● Stored data
━━━━━━━━━━━━━━━━━━━━

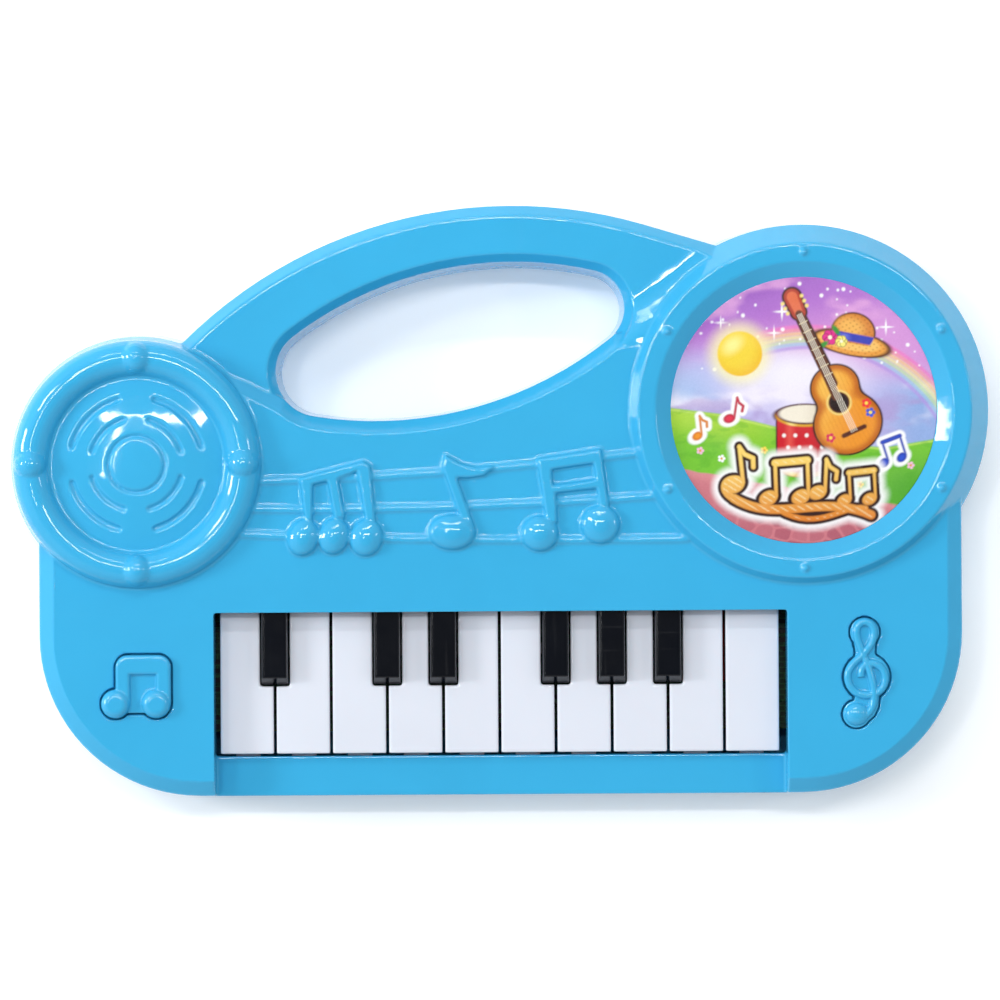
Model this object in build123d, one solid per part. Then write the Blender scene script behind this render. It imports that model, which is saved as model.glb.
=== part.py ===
"""Toy electronic keyboard: a light moulded case with a carrying handle, ten white and six black keys,
two shaped buttons, a round speaker drum on the left and a round picture medallion on the right.

Units are millimetres. +Z points up out of the keys, -Y is the player's side and +X is the player's right.
The origin is the centre of the outline, on the surface that the four feet stand on.
Every sub-part is written to parts/NAME.step in its own place.
"""

import os
from math import asin, atan2, cos, degrees, radians, sin

from build123d import *

# ---- Overall levels -------------------------------------------------------------------------------
WALL = 2.0  # wall of both case halves
FOOT_HEIGHT = 1.2
PLATE_TOP_Z = FOOT_HEIGHT + WALL  # inside floor of the rear cover
PARTING_Z = 8.0  # the two case halves meet here
LIP_TOP_Z = 10.0
LIP_GAP = 0.35
LIP_THICKNESS = 1.0
HANDLE_Z = 27.0  # flat top of the handle
FACE_Z = 30.0  # flat face round the keys
CEILING_Z = FACE_Z - WALL
STRIP_Z = 21.0  # sunk lip in front of the keys
STRIP_UNDER_Z = STRIP_Z - WALL
CLEAR_ABOVE = 12.0  # how far cutters reach past the face

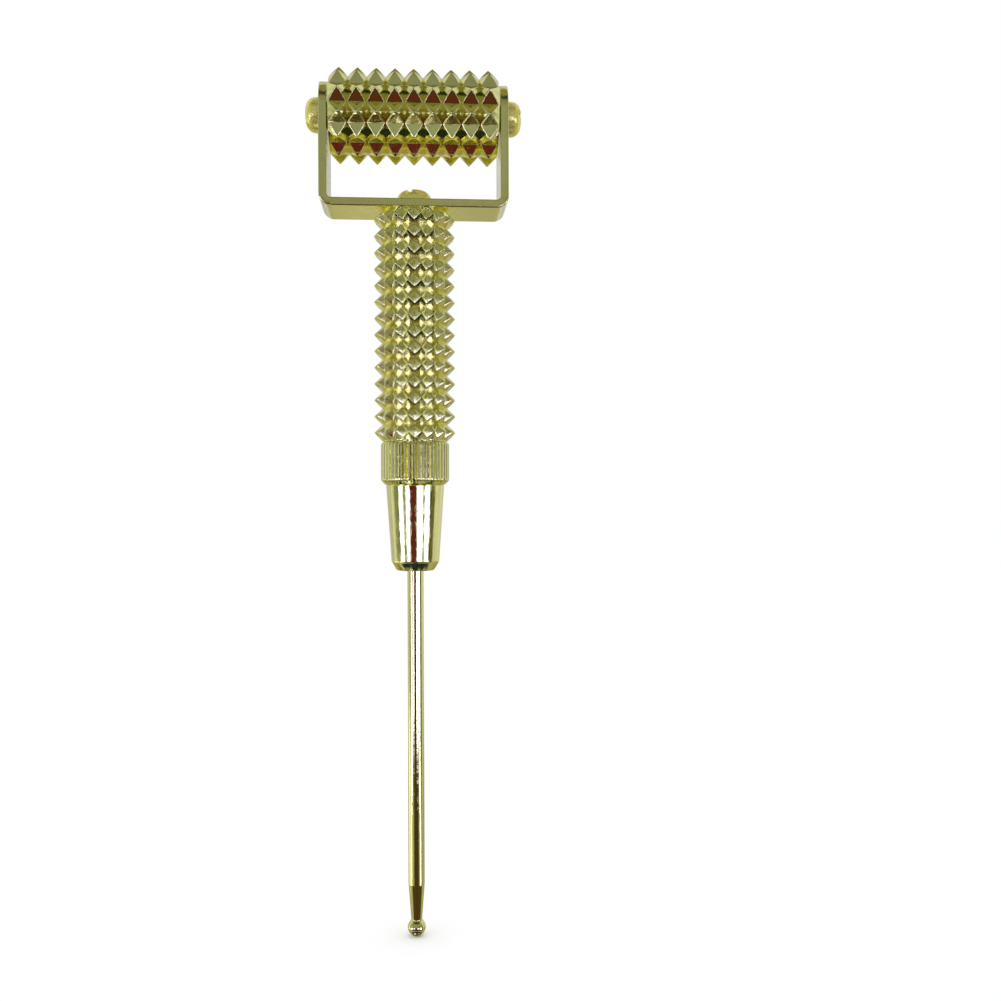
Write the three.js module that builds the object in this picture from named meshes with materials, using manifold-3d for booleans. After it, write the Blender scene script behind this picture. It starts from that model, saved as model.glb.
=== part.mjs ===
// A hand-held massage tool with a spiked roller in a fork, a spiked handle and a sprung, retractable probe.
// Millimetres, +Z up. The tool stands on its probe: the origin is the lowest point of the probe's ball,
// the roller turns about an axis parallel to X, and the fork's front edges face -Y.
import * as THREE from "three";
import { mergeVertices } from "three/addons/utils/BufferGeometryUtils.js";
import Module from "manifold-3d";

const wasm = await Module();
wasm.setup();

// ---- driving dimensions ----
const FINE = 32; // facets round the larger turned parts
const COARSE = 24; // facets round the smaller turned parts
const SLIP = 0.05; // radial gap of threads and of parts pushed together
const FACE_GAP = 0.05; // gap between faces that only touch when a spring presses them
const OVERRUN = 1; // how far a cutter reaches past the piece it cuts

const BALL_R = 1.65;
const NECK_R = 1.0;
const ROD_R = 1.5;
const ROD_TAPER_TOP = 9.7;
const ROD_RUN_CLEARANCE = 0.06;
const FLANGE_R = 2.5;
const FLANGE_THICK = 0.8;
const TAIL_R = 1.2;
const TAIL_LENGTH = 3.5;
const TAIL_CHAMFER = 0.3;

const NOSE_BOTTOM = 67.8;
const NOSE_CHAMFER_TOP = 69.4;
const NOSE_MOUTH_R = 3.4;
const NOSE_LOW_R = 4.4;
const NOSE_HIGH_R = 5.35;
const NOSE_THREAD_R = 3.5;
const NOSE_THREAD_DEPTH = 0.4;
const NOSE_THREAD_LENGTH = 7.5;
const NOSE_THREAD_TURNS = 7;

const COLLAR_BOTTOM = 83.6;
const COLLAR_TOP = 91.5;
const COLLAR_R = 6.3;
const COLLAR_BOTTOM_CHAMFER = 0.8;
const COLLAR_TOP_CHAMFER = 0.45;
const KNURLS = 45;
const KNURL_DEPTH = 0.32;
const KNURL_CREST_SHARE = 0.5; // share of the knurl pitch that is full height

const CORE_R = 4.0;
const SPRING_BORE_R = 2.75;
const SPRING_SEAT = 118.0;
const NOSE_TAP_DEPTH = 8.9;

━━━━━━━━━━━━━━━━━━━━

● What you have to do
Beginning at the top of the data, extract each line through the line containing "Write the three.js" and return those lines exactly, with nothing added.

● Answer below
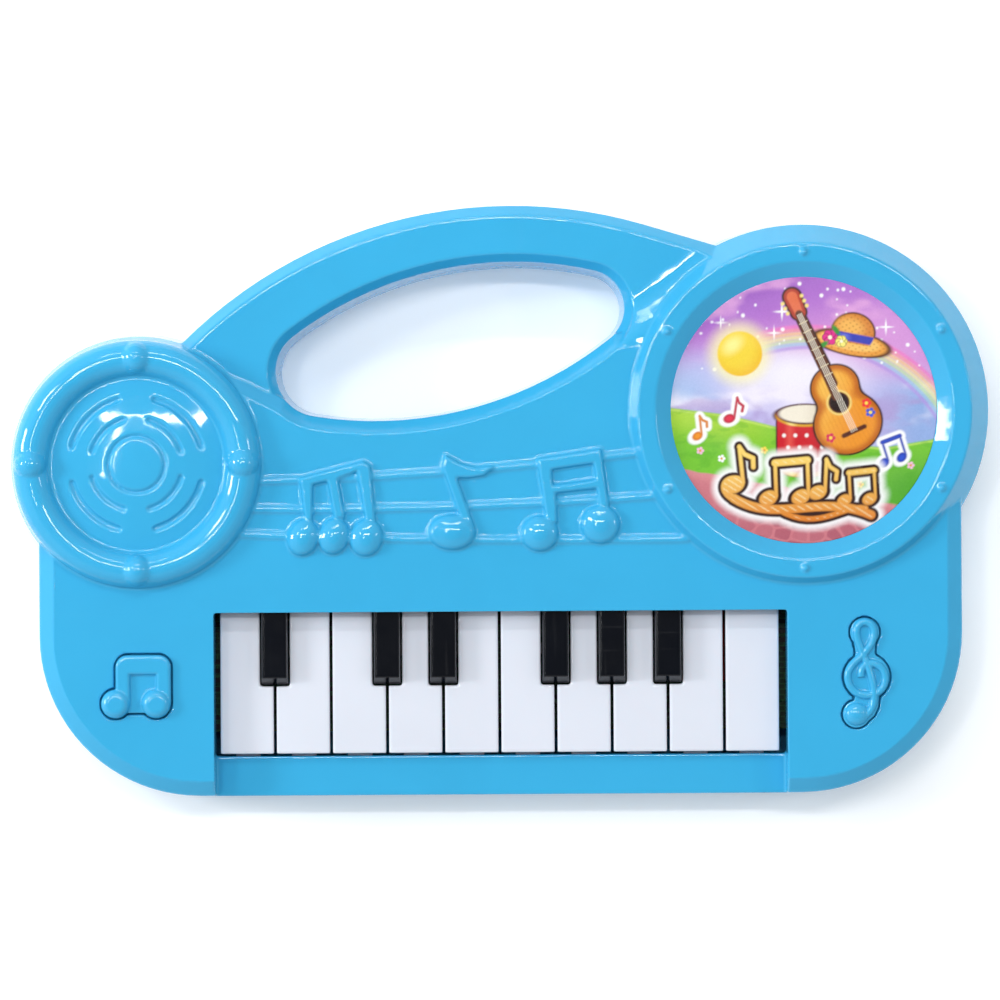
Model this object in build123d, one solid per part. Then write the Blender scene script behind this render. It imports that model, which is saved as model.glb.
=== part.py ===
"""Toy electronic keyboard: a light moulded case with a carrying handle, ten white and six black keys,
two shaped buttons, a round speaker drum on the left and a round picture medallion on the right.

Units are millimetres. +Z points up out of the keys, -Y is the player's side and +X is the player's right.
The origin is the centre of the outline, on the surface that the four feet stand on.
Every sub-part is written to parts/NAME.step in its own place.
"""

import os
from math import asin, atan2, cos, degrees, radians, sin

from build123d import *

# ---- Overall levels -------------------------------------------------------------------------------
WALL = 2.0  # wall of both case halves
FOOT_HEIGHT = 1.2
PLATE_TOP_Z = FOOT_HEIGHT + WALL  # inside floor of the rear cover
PARTING_Z = 8.0  # the two case halves meet here
LIP_TOP_Z = 10.0
LIP_GAP = 0.35
LIP_THICKNESS = 1.0
HANDLE_Z = 27.0  # flat top of the handle
FACE_Z = 30.0  # flat face round the keys
CEILING_Z = FACE_Z - WALL
STRIP_Z = 21.0  # sunk lip in front of the keys
STRIP_UNDER_Z = STRIP_Z - WALL
CLEAR_ABOVE = 12.0  # how far cutters reach past the face

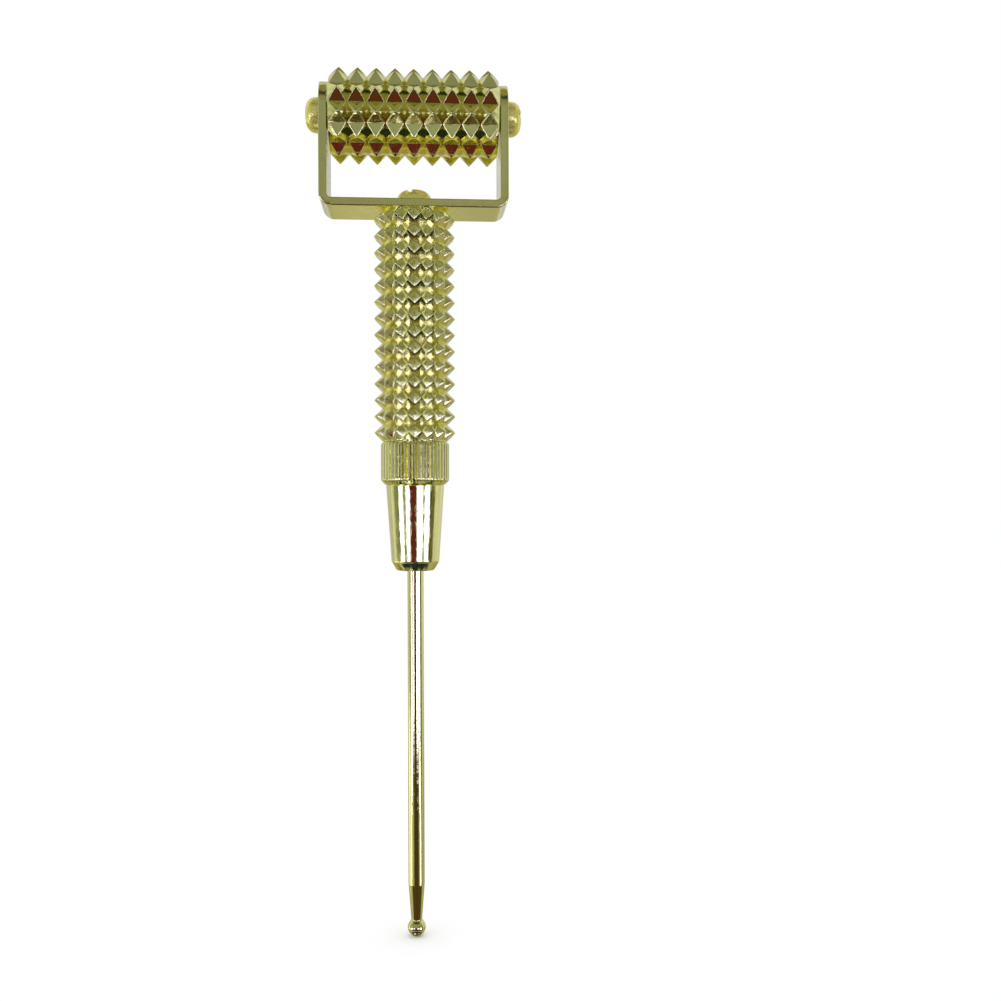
Write the three.js module that builds the object in this picture from named meshes with materials, using manifold-3d for booleans. After it, write the Blender scene script behind this picture. It starts from that model, saved as model.glb.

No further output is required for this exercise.